--- start of Dataset section ---
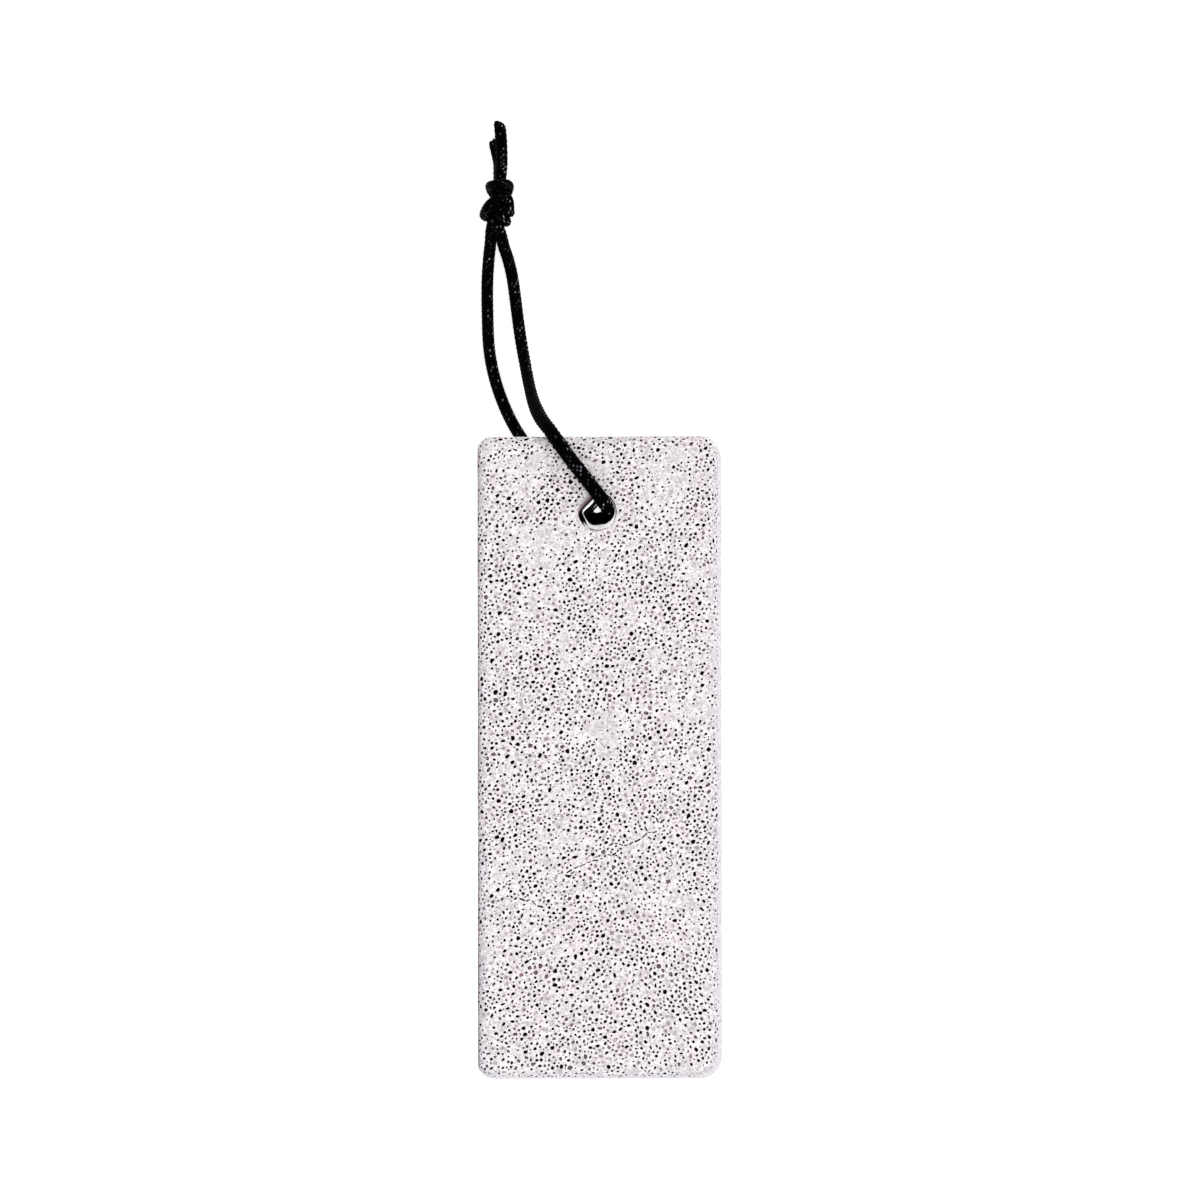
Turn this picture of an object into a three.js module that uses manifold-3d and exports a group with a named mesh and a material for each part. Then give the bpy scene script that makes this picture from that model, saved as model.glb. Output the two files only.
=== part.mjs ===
// A pumice foot stone with a hanging cord: a sawn and tumbled block of pumice, a thin
// metal liner in the hole near one end, and a braided cord looped through the liner and
// tied to itself in one overhand knot.
//
// Millimetres, +Z up. The stone lies on its back with its length along Y and the hole
// towards +Y. One strand of the cord runs under it, so that end is propped up a little.
// The origin is under the middle of the stone, on the surface that it lies on.
import * as THREE from "three";
import { mergeVertices } from "three/addons/utils/BufferGeometryUtils.js";
import Module from "manifold-3d";

// Stone
const STONE_WIDTH = 37.4;
const STONE_LENGTH = 100;
const STONE_THICKNESS = 17;
const EDGE_ROUND = 1.6; // rounding between a broad face and the sides
const CORNER_ROUND = { topLeft: 2.2, topRight: 2.6, bottomLeft: 2.1, bottomRight: 3.6 };
const EDGE_STEPS = 4;
const CORNER_STEPS = 6;
const PROP_ANGLE = THREE.MathUtils.degToRad(1.5); // the cord underneath lifts the hole end
const REST_LINE_Y = -48.16; // where the back's lower edge touches the surface

// Hole and its liner
const HOLE_FROM_END = 11.8;
const HOLE_RADIUS = 3.05;
const HOLE_SIDES = 40;
const LINER_RADIUS = 2.8;
const LINER_WALL = 0.25;
const LINER_FLAT = 2.2; // from the hole's axis to the side that is pressed flat
const LINER_FLAT_TOWARDS = THREE.MathUtils.degToRad(135);
const LINER_FRONT_RECESS = 0.4;
const LINER_BACK_RECESS = 0.3;

// Cord
const CORD_RADIUS = 0.95;
const TAIL_RADIUS = 0.85;
const CORD_SIDES = 8;
const LOOP_STEPS = 78;
const TAIL_STEPS = 5;

// The loop's centre line, from the knot over the stone's front, down through the liner,
// and back to the knot underneath the stone.
const LOOP_ROUTE = [
  [-16.05, 83.35, 2.25],
  [-15.6, 81.4, 1.6],
  [-14.85, 79.1, 1.05],
  [-14.2, 76.3, 0.98],
  [-13.8, 73.5, 0.98],
  [-13.45, 70.7, 1.02],
  [-13.05, 67.8, 1.3],
  [-12.55, 64.9, 2.3],
  [-11.9, 61.8, 4.6],
  [-11.15, 58.6, 8.3],
  [-10.1, 55.2, 12.8],
  [-8.8, 52.6, 16.8],
  [-7.4, 50.7, 19.6],
  [-5.95, 48.9, 20.85],
  [-3.75, 45.95, 20.85],
  [-1.45, 43.1, 20.75],
  [-0.1, 41.15, 20.6],
  [0.85, 39.6, 19.9],
  [1.35, 38.55, 18.4],
  [1.35, 37.95, 16.4],
  [1.0, 37.7, 13.6],
  [0.35, 37.6, 10.6],
  [-0.35, 37.7, 7.8],
  [-0.85, 37.85, 5.4],
  [-1.15, 38.0, 3.45],
  [-1.6, 38.35, 1.75],
  [-2.5, 39.2, 1.0],
  [-4.2, 41, 0.98],
  [-8.2, 45.7, 0.98],
  [-11.8, 49.7, 0.98],
  [-14.0, 53.0, 0.98],
  [-15.85, 57.0, 0.98],
  [-17.1, 60.9, 0.98],
  [-17.85, 65.0, 0.98],
  [-18.12, 70.6, 0.98],
  [-18.12, 76.3, 0.98],
  [-17.9, 79.7, 0.98],
  [-17.45, 83.35, 0.98],
];
const LONG_TAIL_ROUTE = [
  [-15.83, 91.85, 2.8],
  [-15.8, 94.6, 2.8],
  [-15.9, 97.8, 2.5],
  [-16.2, 100.7, 1.6],
];
const SHORT_TAIL_ROUTE = [
  [-15.95, 91.85, 0.98],
  [-16.35, 94.7, 0.98],
  [-17.1, 98, 0.98],
];

// The knot's outer shape, as [distance from its axis, distance along it] from the loop's side.
const KNOT_START = new THREE.Vector3(-16.75, 84, 0);
const KNOT_END = new THREE.Vector3(-16.45, 91.5, 0);
const KNOT_PROFILE = [
  [0, 0],
  [1.7, 0],
  [2.7, 0.9],
  [3.05, 2.3],
  [2.75, 3.7],
  [2.45, 4.6],
  [2.55, 5.7],
  [2.25, 6.8],
  [1.5, 7.5],
  [0, 7.5],
];
const KNOT_SIDES = 16;
const KNOT_HEIGHT = 6.4;

const wasm = await Module();
wasm.setup();

function solidOf(geometry) {
  const bare = geometry.clone();
  bare.deleteAttribute("normal");
  bare.deleteAttribute("uv");
  const merged = mergeVertices(bare);
  return new wasm.Manifold(
    new wasm.Mesh({
      numProp: 3,
      vertProperties: merged.attributes.position.array,
      triVerts: new Uint32Array(merged.index.array),
    }),
  );
}

function geometryOf(solid) {
  const mesh = solid.getMesh();
  return new THREE.BufferGeometry()
    .setAttribute("position", new THREE.BufferAttribute(mesh.vertProperties, 3))
    .setIndex(new THREE.BufferAttribute(mesh.triVerts, 1));
}

// The block's outline, drawn inside its rounded edge, which the bevel adds back.
function stoneOutline() {
  const x = STONE_WIDTH / 2 - EDGE_ROUND;
  const y = STONE_LENGTH / 2 - EDGE_ROUND;
  const round = (corner) => CORNER_ROUND[corner] - EDGE_ROUND;
  const shape = new THREE.Shape();
  const corners = [
    [x, -y, round("bottomRight"), -Math.PI / 2],
    [x, y, round("topRight"), 0],
    [-x, y, round("topLeft"), Math.PI / 2],
    [-x, -y, round("bottomLeft"), Math.PI],
  ];
  for (const [cornerX, cornerY, radius, start] of corners) {
    const centreX = cornerX - Math.sign(cornerX) * radius;
    const centreY = cornerY - Math.sign(cornerY) * radius;
    shape.absarc(centreX, centreY, radius, start, start + Math.PI / 2, false);
  }
  return shape;
}

// The block lies with its back on z = 0 and its length along Y.
function stoneGeometry() {
  const block = new THREE.ExtrudeGeometry(stoneOutline(), {
    depth: STONE_THICKNESS - 2 * EDGE_ROUND,
    bevelThickness: EDGE_ROUND,
    bevelSize: EDGE_ROUND,
    bevelSegments: EDGE_STEPS,
    curveSegments: CORNER_STEPS,
  });
  block.translate(0, 0, EDGE_ROUND);
  const drill = new THREE.CylinderGeometry(
    HOLE_RADIUS,
    HOLE_RADIUS,
    STONE_THICKNESS * 1.5,
    HOLE_SIDES,
  );
  drill.rotateX(Math.PI / 2);
  drill.translate(0, STONE_LENGTH / 2 - HOLE_FROM_END, STONE_THICKNESS / 2);
  return geometryOf(solidOf(block).subtract(solidOf(drill)));
}

// A round outline with one side pressed flat, as points around the hole's axis.
function linerOutline(radius, flat) {
  return Array.from({ length: HOLE_SIDES }, (_, i) => {
    const angle = (2 * Math.PI * i) / HOLE_SIDES;
    const towards = Math.cos(angle - LINER_FLAT_TOWARDS);
    const reach = towards * radius > flat ? flat / towards : radius;
    return new THREE.Vector2(reach * Math.cos(angle), reach * Math.sin(angle));
  });
}

function linerGeometry() {
  const section = new THREE.Shape(linerOutline(LINER_RADIUS, LINER_FLAT));
  section.holes.push(
    new THREE.Path(linerOutline(LINER_RADIUS - LINER_WALL, LINER_FLAT - LINER_WALL)),
  );
  return new THREE.ExtrudeGeometry(section, {
    depth: STONE_THICKNESS - LINER_FRONT_RECESS - LINER_BACK_RECESS,
    bevelEnabled: false,
  }).translate(0, STONE_LENGTH / 2 - HOLE_FROM_END, LINER_BACK_RECESS);
}

function cordGeometry(route, radius, steps) {
  const curve = new THREE.CatmullRomCurve3(
    route.map((point) => new THREE.Vector3(...point)),
    false,
    "centripetal",
  );
  const section = new THREE.Shape(
    Array.from({ length: CORD_SIDES }, (_, i) => {
      const angle = (2 * Math.PI * i) / CORD_SIDES;
      return new THREE.Vector2(radius * Math.cos(angle), radius * Math.sin(angle));
    }),
  );
  return new THREE.ExtrudeGeometry(section, { steps, extrudePath: curve });
}

// The knot lies along its axis from KNOT_START, flattened to its height and resting on z = 0.
function knotGeometry() {
  const profile = KNOT_PROFILE.map(([radius, along]) => new THREE.Vector2(radius, along));
  const widest = Math.max(...KNOT_PROFILE.map(([radius]) => radius));
  const lean = Math.atan2(KNOT_START.x - KNOT_END.x, KNOT_END.y - KNOT_START.y);
  return new THREE.LatheGeometry(profile, KNOT_SIDES)
    .scale(1, 1, KNOT_HEIGHT / (2 * widest))
    .rotateZ(lean)
    .translate(KNOT_START.x, KNOT_START.y, KNOT_HEIGHT / 2);
}

const pumice = new THREE.MeshStandardMaterial({ color: 0xe4dfe0, roughness: 0.95 });
const nickel = new THREE.MeshStandardMaterial({
  color: 0xc9ccd2,
  roughness: 0.2,
  metalness: 1,
});
const nylon = new THREE.MeshStandardMaterial({ color: 0x0b0b0d, roughness: 0.55 });

function piece(name, geometry, material) {
  const mesh = new THREE.Mesh(geometry, material);
  mesh.name = name;
  return mesh;
}

// The stone and its liner lean together about the line that the back rests on.
const propped = new THREE.Group();
propped.rotation.x = PROP_ANGLE;
propped.position.y = REST_LINE_Y;
const lyingStone = new THREE.Group();
lyingStone.position.y = STONE_LENGTH / 2 - EDGE_ROUND;
lyingStone.add(piece("stone", stoneGeometry(), pumice));
lyingStone.add(piece("hole_liner", linerGeometry(), nickel));
propped.add(lyingStone);

const part = new THREE.Group();
part.add(propped);
part.add(piece("cord_loop", cordGeometry(LOOP_ROUTE, CORD_RADIUS, LOOP_STEPS), nylon));
part.add(piece("cord_knot", knotGeometry(), nylon));
part.add(piece("cord_tail_long", cordGeometry(LONG_TAIL_ROUTE, TAIL_RADIUS, TAIL_STEPS), nylon));
part.add(piece("cord_tail_short", cordGeometry(SHORT_TAIL_ROUTE, TAIL_RADIUS, TAIL_STEPS), nylon));

export default part;
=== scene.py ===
"""A pumice foot stone on a looped black cord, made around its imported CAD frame.

The block is one closed mesh: its front, its sides and its back are each cut out as a flat
pattern with every pore in it, and then bent and sunk into shape. The cord is a braided tube
that runs from one tip, through the knot, through the metal liner in the hole and back
through the knot. The knot is pulled tight here, step by step, from a loose one.
"""

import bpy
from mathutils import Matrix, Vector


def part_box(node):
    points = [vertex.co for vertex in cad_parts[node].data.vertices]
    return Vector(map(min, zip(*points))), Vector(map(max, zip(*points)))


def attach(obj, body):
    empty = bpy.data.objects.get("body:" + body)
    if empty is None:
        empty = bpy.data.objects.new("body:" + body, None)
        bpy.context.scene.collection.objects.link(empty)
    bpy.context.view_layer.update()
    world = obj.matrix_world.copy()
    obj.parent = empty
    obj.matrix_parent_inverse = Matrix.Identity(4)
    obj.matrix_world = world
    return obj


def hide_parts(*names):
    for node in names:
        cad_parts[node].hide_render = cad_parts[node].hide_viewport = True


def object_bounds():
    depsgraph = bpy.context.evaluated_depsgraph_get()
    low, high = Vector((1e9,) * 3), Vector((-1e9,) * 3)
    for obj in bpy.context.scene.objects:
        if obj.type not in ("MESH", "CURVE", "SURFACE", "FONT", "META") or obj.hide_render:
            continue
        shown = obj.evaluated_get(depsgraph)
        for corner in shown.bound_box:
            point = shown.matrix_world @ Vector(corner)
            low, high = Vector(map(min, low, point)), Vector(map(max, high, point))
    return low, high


bl_info = {
    "name": "Pumice Foot Stone",
    "version": (1, 0, 0),
    "blender": (4, 5, 0),
    "location": "3D View > Sidebar > Pumice",
    "description": "Makes a pored pumice block with a metal liner and a knotted hanging cord",
    "category": "Object",
}

import math
import random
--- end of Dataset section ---
What is expected —
Write out only the final block of lines, starting at the line with "for corner in" and running to the end of the material.

Task output —
        for corner in shown.bound_box:
            point = shown.matrix_world @ Vector(corner)
            low, high = Vector(map(min, low, point)), Vector(map(max, high, point))
    return low, high


bl_info = {
    "name": "Pumice Foot Stone",
    "version": (1, 0, 0),
    "blender": (4, 5, 0),
    "location": "3D View > Sidebar > Pumice",
    "description": "Makes a pored pumice block with a metal liner and a knotted hanging cord",
    "category": "Object",
}

import math
import random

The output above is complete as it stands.